When you power on the original primary switch again, it re-assumes the primary role.

Scenario 4: Primary Power Off, clagd-backup-ip Is not Active

If clagd-backup-ip is not active when you power off a primary switch, the secondary must assume that the primary is still active. Because the primary is not active, the bonds between the primary switch and the remote systems get down.

Orphan ports attached to the primary peer are out of service until you restore the primary.

Just as in the peer link failure scenario, when clagd-backup-ip is not active, the secondary peer cannot continue to use the common clagd-sys-mac address as its LACP system ID. Therefore the secondary switch now starts using the bond interface MAC address for the LACP system ID.

In this case, because primary is down, the bonds from the secondary come up. The secondary also begins to use its local interface MAC instead of clagd-sys-mac form the STP bridge ID on all ports.

Scenario 5: Primary Reboot via reboot Command

When you reboot the primary switch via the reboot command, the primary switch sends a goodbye message to the secondary switch informing the secondary to assume the primary role. The primary also brings down bonds with clag-ids. As a result, traffic flow transitions to the other peer.

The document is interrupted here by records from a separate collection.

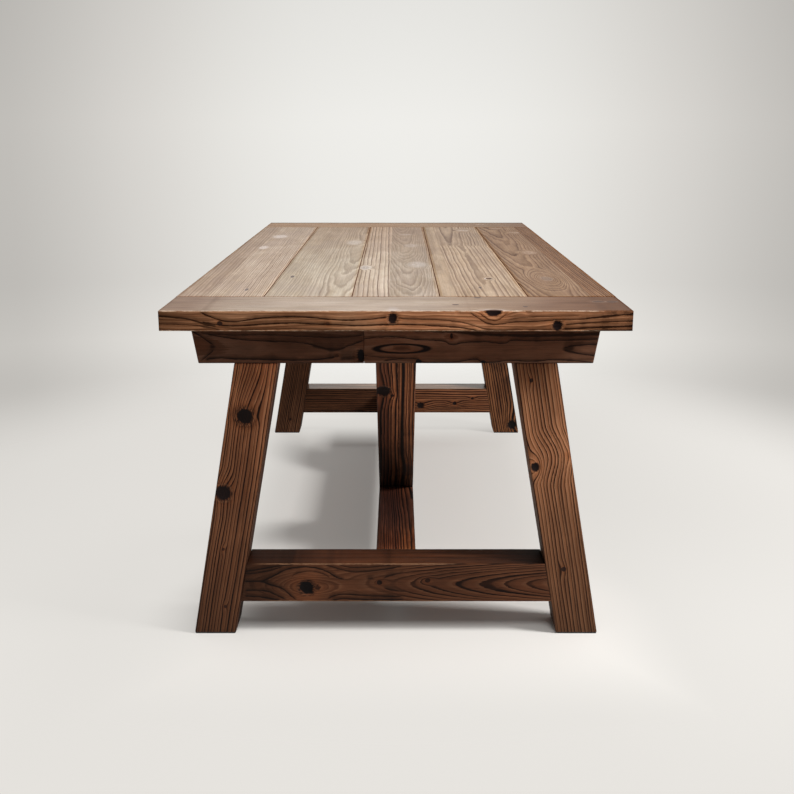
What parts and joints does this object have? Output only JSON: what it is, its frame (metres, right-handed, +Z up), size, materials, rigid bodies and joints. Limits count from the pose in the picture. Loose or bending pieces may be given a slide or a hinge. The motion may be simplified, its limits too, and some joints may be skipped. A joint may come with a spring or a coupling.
{
  "type": "trestle dining table",
  "caption": "Rustic trestle dining table: planked top with breadboard ends, splayed square legs, low stretcher and braces in a V.",
  "frame": {"origin": "on the floor, under the middle of the table", "axes": "+X across the table, +Y along it from the front end to the rear end, +Z up"},
  "size_m": [0.95, 2.07, 0.762],
  "materials": {
    "top_timber": "weathered softwood, washed brown stain, matt sealer",
    "base_timber": "brushed softwood, dark brown stain, matt sealer",
    "joint_wood": "plain hardwood, unfinished",
    "zinc_steel": "zinc plated",
    "brass": "dull threaded inserts",
    "glide_plastic": "dark nylon"
  },
  "bodies": {
    "root": {"top_plank_1": "top_timber", "top_plank_2": "top_timber", "top_plank_3": "top_timber", "top_plank_4": "top_timber", "top_plank_5": "top_timber", "breadboard_front": "top_timber", "breadboard_rear": "top_timber", "front_header_left": "base_timber", "front_header_right": "base_timber", "front_leg_left": "base_timber", "front_leg_right": "base_timber", "front_rail": "base_timber", "rear_header_left": "base_timber", "rear_header_right": "base_timber", "rear_leg_left": "base_timber", "rear_leg_right": "base_timber", "rear_rail": "base_timber", "stretcher": "base_timber", "front_brace": "base_timber", "rear_brace": "base_timber", "centre_batten": "base_timber", "plank_spline_1": "joint_wood", "plank_spline_2": "joint_wood", "plank_spline_3": "joint_wood", "plank_spline_4": "joint_wood", "breadboard_tenons_front": "joint_wood", "breadboard_tenons_rear": "joint_wood", "front_leg_tenons": "joint_wood", "rear_leg_tenons": "joint_wood", "front_header_splice": "joint_wood", "rear_header_splice": "joint_wood", "brace_dowels": "joint_wood", "top_bolts": "zinc_steel", "top_washers": "zinc_steel", "stretcher_rods": "zinc_steel", "stretcher_washers": "zinc_steel", "stretcher_nuts": "zinc_steel", "brace_screws": "zinc_steel", "batten_screws": "zinc_steel", "top_inserts": "brass", "front_glide_left": "glide_plastic", "front_glide_right": "glide_plastic", "rear_glide_left": "glide_plastic", "rear_glide_right": "glide_plastic"}
  },
  "joints": []
}
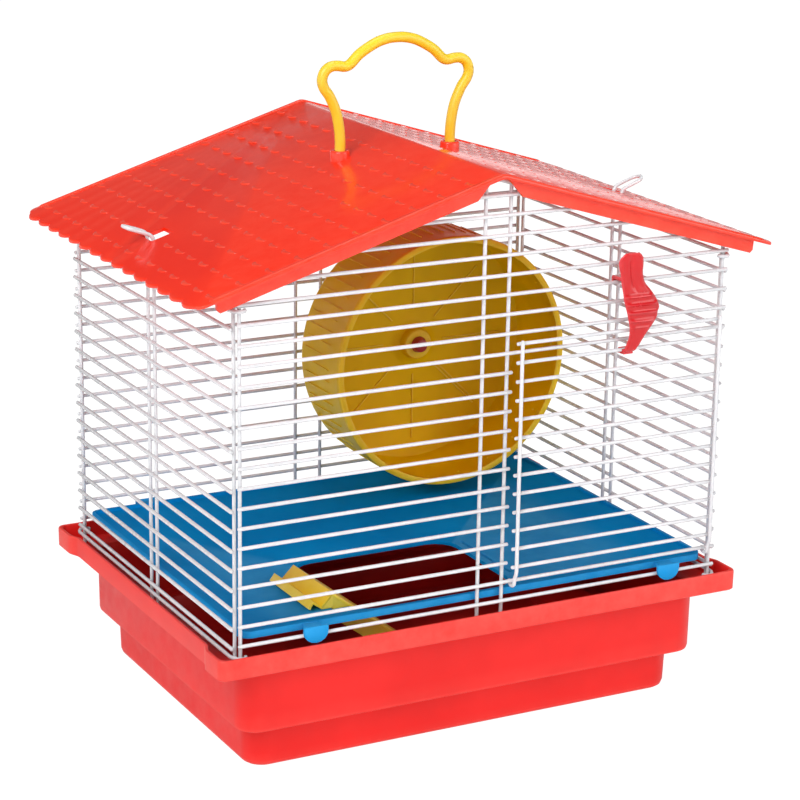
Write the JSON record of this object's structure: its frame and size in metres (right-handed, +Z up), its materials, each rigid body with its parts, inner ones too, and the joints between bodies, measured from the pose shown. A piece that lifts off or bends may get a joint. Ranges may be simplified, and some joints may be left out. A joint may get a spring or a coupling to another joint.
{
  "type": "hamster cage",
  "caption": "Small-pet cage: wire house with drop-down front door, latch, shelf with hatch and ramp, running wheel and gabled lift-off roof with handle, on a stepped tray.",
  "frame": {"origin": "on the floor, under the middle of the tray", "axes": "+Z up, +X to the right of the front, -Y out of the front where the door is"},
  "size_m": [0.326, 0.228, 0.3483],
  "materials": {
    "wire_white": "white plastic-coated steel wire",
    "roof_red": "satin red moulded plastic",
    "tray_red": "satin red moulded plastic",
    "latch_red": "dark red moulded plastic",
    "axle_red": "dark red moulded plastic",
    "handle_yellow": "yellow moulded plastic",
    "wheel_yellow": "deep yellow moulded plastic",
    "shelf_blue": "blue moulded plastic"
  },
  "bodies": {
    "tray": {"base_tray": "tray_red"},
    "cage": {"front_panel": "wire_white", "back_panel": "wire_white", "left_panel": "wire_white", "right_panel": "wire_white", "left_bottom_rail": "wire_white", "left_top_rail": "wire_white", "right_bottom_rail": "wire_white", "right_top_rail": "wire_white", "shelf": "shelf_blue", "ramp": "handle_yellow", "wheel_axle": "axle_red", "wheel_bracket": "axle_red"},
    "door": {"door": "wire_white"},
    "latch": {"door_latch": "latch_red"},
    "wheel": {"wheel": "wheel_yellow"},
    "roof": {"roof": "roof_red", "handle": "handle_yellow", "handle_collar_left": "roof_red", "handle_collar_right": "roof_red"},
    "hook_left": {"roof_hook_left": "wire_white"},
    "hook_right": {"roof_hook_right": "wire_white"}
  },
  "joints": [
    {"name": "cage_lift", "type": "slide", "parent": "tray", "child": "cage", "axis": [0, 0, 1], "range_m": [0, 0.08]},
    {"name": "door_swing", "type": "hinge", "parent": "cage", "child": "door", "pos_m": [0.073, -0.1055, 0.0835], "axis": [1, 0, 0], "range_deg": [0, 110]},
    {"name": "latch_swing", "type": "hinge", "parent": "cage", "child": "latch", "pos_m": [0.0745, -0.1055, 0.2335], "axis": [-1, 0, 0], "range_deg": [0, 16]},
    {"name": "wheel_spin", "type": "hinge", "parent": "cage", "child": "wheel", "pos_m": [0.058, 0.089, 0.157], "axis": [0, 1, 0], "continuous": true},
    {"name": "roof_lift", "type": "slide", "parent": "cage", "child": "roof", "axis": [0, 0, 1], "range_m": [0, 0.009]},
    {"name": "hook_left_flex", "type": "hinge", "parent": "cage", "child": "hook_left", "pos_m": [-0.137, 0, 0.2465], "axis": [0, 1, 0], "range_deg": [0, 45]},
    {"name": "hook_right_flex", "type": "hinge", "parent": "cage", "child": "hook_right", "pos_m": [0.137, 0, 0.2465], "axis": [0, -1, 0], "range_deg": [0, 45]}
  ],
  "couplings": [
    {"joint": "hook_left_flex", "follows": "roof_lift", "rad_per_m": 87.2},
    {"joint": "hook_right_flex", "follows": "roof_lift", "rad_per_m": 87.2}
  ]
}
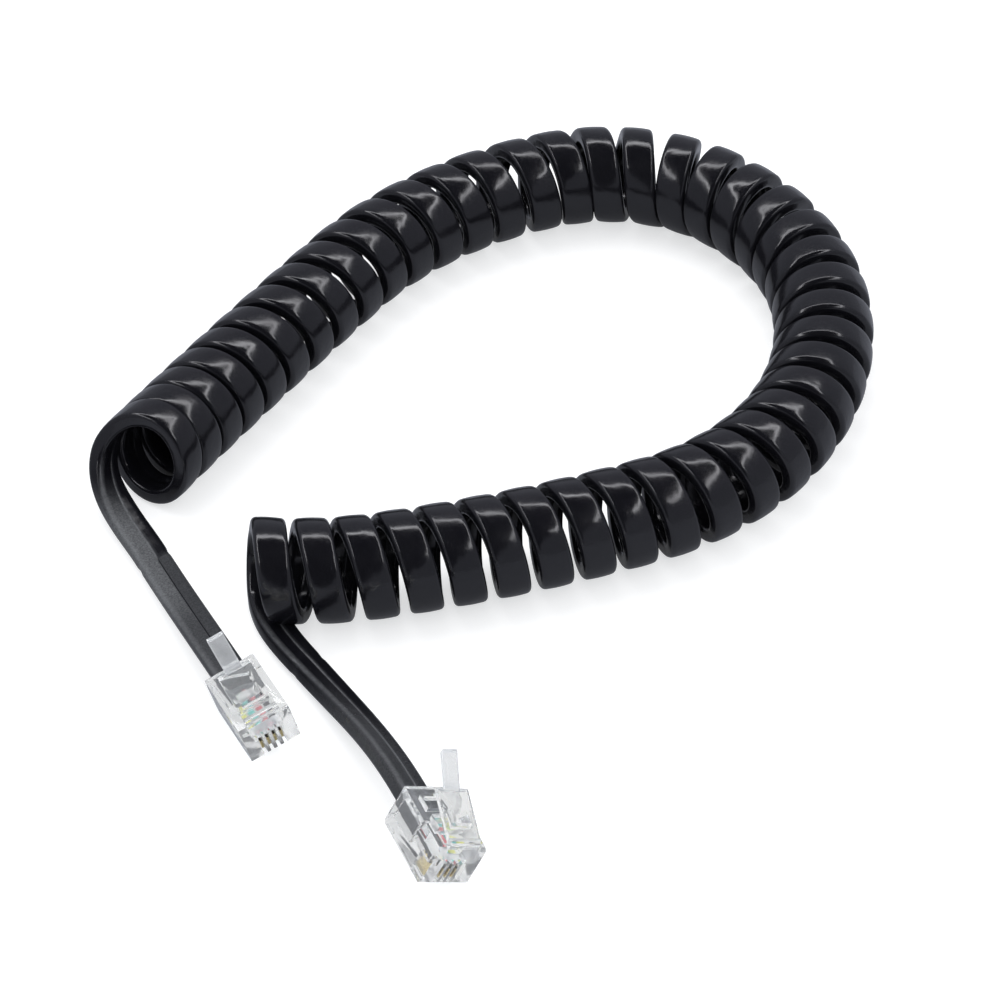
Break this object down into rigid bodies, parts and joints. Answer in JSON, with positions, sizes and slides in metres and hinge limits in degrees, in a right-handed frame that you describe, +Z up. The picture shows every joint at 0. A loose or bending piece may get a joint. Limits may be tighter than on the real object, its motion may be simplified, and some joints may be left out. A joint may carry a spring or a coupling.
{
  "type": "coiled handset cord",
  "caption": "Coiled flat telephone handset cord bent into a U, with a clear modular plug and spring latch on each straight tail.",
  "frame": {"origin": "centre of the bounding box in X and Y, on the table the cord lies on in Z", "axes": "+Z up from the table; +Y away from the two plugs, along the long way of the U; +X from the tails towards the closed end's right side"},
  "size_m": [0.1162, 0.1614, 0.0157],
  "materials": {
    "jacket": "glossy black PVC",
    "clear_plastic": "water-clear moulded polycarbonate",
    "contact_gold": "gold-plated phosphor bronze",
    "wire_black": "satin insulation",
    "wire_red": "satin insulation",
    "wire_green": "satin insulation",
    "wire_yellow": "satin insulation"
  },
  "bodies": {
    "coil_back": {"coil_back_turns": "jacket", "coil_left_bend_turns": "jacket"},
    "coil_a_inner": {"coil_a_inner_turns": "jacket"},
    "coil_a_outer": {"coil_a_outer_turns": "jacket", "tail_a_bend": "jacket"},
    "coil_right": {"coil_right_turns": "jacket", "coil_right_bend_turns": "jacket"},
    "coil_b_inner": {"coil_b_inner_turns": "jacket"},
    "coil_b_outer": {"coil_b_outer_turns": "jacket", "tail_b_bend": "jacket"},
    "tail_a": {"tail_a_jacket": "jacket", "tail_a_wire_black": "wire_black", "tail_a_wire_red": "wire_red", "tail_a_wire_green": "wire_green", "tail_a_wire_yellow": "wire_yellow", "tail_a_boot_flex": "jacket"},
    "plug_a": {"plug_a_housing": "clear_plastic", "plug_a_strain_relief_bar": "clear_plastic", "plug_a_wire_clamp_bar": "clear_plastic", "plug_a_jacket_end": "jacket", "plug_a_contact_1": "contact_gold", "plug_a_contact_2": "contact_gold", "plug_a_contact_3": "contact_gold", "plug_a_contact_4": "contact_gold", "plug_a_wire_black": "wire_black", "plug_a_wire_red": "wire_red", "plug_a_wire_green": "wire_green", "plug_a_wire_yellow": "wire_yellow"},
    "latch_a": {"plug_a_latch": "clear_plastic"},
    "tail_b": {"tail_b_jacket": "jacket", "tail_b_wire_black": "wire_black", "tail_b_wire_red": "wire_red", "tail_b_wire_green": "wire_green", "tail_b_wire_yellow": "wire_yellow", "tail_b_boot_flex": "jacket"},
    "plug_b": {"plug_b_housing": "clear_plastic", "plug_b_strain_relief_bar": "clear_plastic", "plug_b_wire_clamp_bar": "clear_plastic", "plug_b_jacket_end": "jacket", "plug_b_contact_1": "contact_gold", "plug_b_contact_2": "contact_gold", "plug_b_contact_3": "contact_gold", "plug_b_contact_4": "contact_gold", "plug_b_wire_black": "wire_black", "plug_b_wire_red": "wire_red", "plug_b_wire_green": "wire_green", "plug_b_wire_yellow": "wire_yellow"},
    "latch_b": {"plug_b_latch": "clear_plastic"}
  },
  "joints": [
    {"name": "coil_stretch", "type": "slide", "parent": "coil_back", "child": "coil_right", "axis": [0.5803, -0.8144, 0], "range_m": [0, 0.2]},
    {"name": "coil_left_bend", "type": "hinge", "parent": "coil_back", "child": "coil_a_inner", "pos_m": [0.00497, 0.06989, 0.00759], "axis": [0, 0, -1], "range_deg": [-2, 50], "deforming": ["coil_left_bend_turns"]},
    {"name": "coil_a_stretch", "type": "slide", "parent": "coil_a_inner", "child": "coil_a_outer", "axis": [-0.6312, -0.7756, 0], "range_m": [0, 0.2]},
    {"name": "coil_right_bend", "type": "hinge", "parent": "coil_right", "child": "coil_b_inner", "pos_m": [0.04571, 0.01272, 0.00759], "axis": [0, 0, 1], "range_deg": [-2, 50], "deforming": ["coil_right_bend_turns"]},
    {"name": "coil_b_stretch", "type": "slide", "parent": "coil_b_inner", "child": "coil_b_outer", "axis": [-0.9101, -0.4145, 0], "range_m": [0, 0.2]},
    {"name": "tail_a_bend", "type": "hinge", "parent": "coil_a_outer", "child": "tail_a", "pos_m": [-0.05464, -0.00178, 0.00334], "axis": [-0.8542, -0.4729, 0.216], "range_deg": [0, 60], "deforming": ["tail_a_bend"]},
    {"name": "plug_a_flex", "type": "hinge", "parent": "tail_a", "child": "plug_a", "pos_m": [-0.03616, -0.04022, 0.00469], "axis": [-0.8595, -0.4304, -0.2756], "range_deg": [-35, 35], "deforming": ["tail_a_boot_flex"]},
    {"name": "latch_a_press", "type": "hinge", "parent": "plug_a", "child": "latch_a", "pos_m": [-0.03094, -0.05278, 0.0081], "axis": [-0.8587, -0.4321, -0.2756], "range_deg": [0, 18]},
    {"name": "tail_b_bend", "type": "hinge", "parent": "coil_b_outer", "child": "tail_b", "pos_m": [-0.02834, -0.03094, 0.00139], "axis": [-0.8652, -0.4894, 0.1095], "range_deg": [0, 60], "deforming": ["tail_b_bend"]},
    {"name": "plug_b_flex", "type": "hinge", "parent": "tail_b", "child": "plug_b", "pos_m": [-0.0105, -0.0657, 0.00622], "axis": [-0.8202, -0.3788, 0.4286], "range_deg": [-35, 35], "deforming": ["tail_b_boot_flex"]},
    {"name": "latch_b_press", "type": "hinge", "parent": "plug_b", "child": "latch_b", "pos_m": [-0.00332, -0.07759, 0.00815], "axis": [-0.8011, -0.4186, 0.4277], "range_deg": [0, 18]}
  ],
  "couplings": [
    {"joint": "coil_a_stretch", "follows": "coil_stretch", "ratio": 1},
    {"joint": "coil_b_stretch", "follows": "coil_stretch", "ratio": 1}
  ]
}
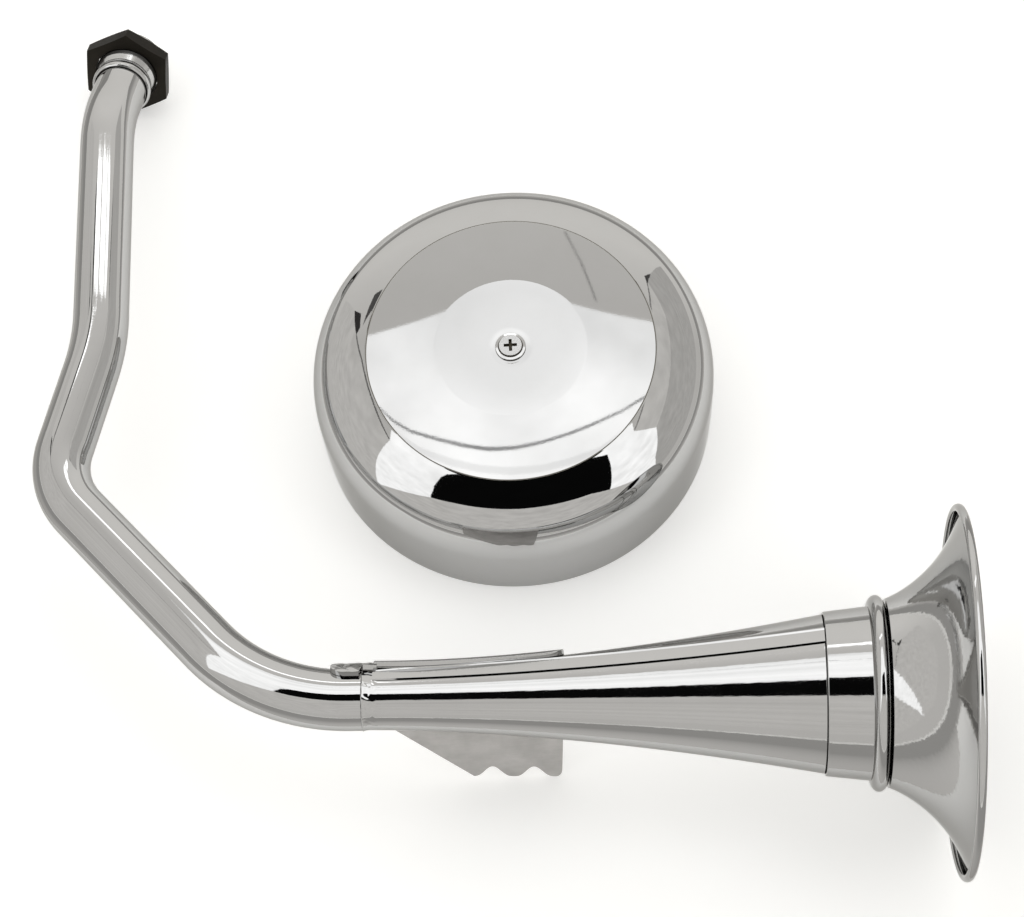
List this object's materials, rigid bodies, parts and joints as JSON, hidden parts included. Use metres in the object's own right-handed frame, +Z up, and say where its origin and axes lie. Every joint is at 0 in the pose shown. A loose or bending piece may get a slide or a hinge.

Orphan ports attached to the primary peer go out of service until you restore the primary.

The secondary peer transitions to the primary role. Accordingly, it continues to use preexisting LACP system IDs for all bonds. It also begins to transmit BPDUs on the MLAG bonds.

When you power on the original primary switch again, it re-assumes the primary role.

Scenario 6: Secondary Power Off or Reboot

The primary peer maintains the primary role and continues to use preexisting LACP system IDs and the clag-sys-mac address as the STP bridge ID. Traffic flow to and from the dual-attached bonds should transition from the secondary peer to the primary peer.

Orphan ports connected to the secondary peer are out of service until the secondary switch recovers.

When you power on the secondary switch again, it re-assumes the secondary role.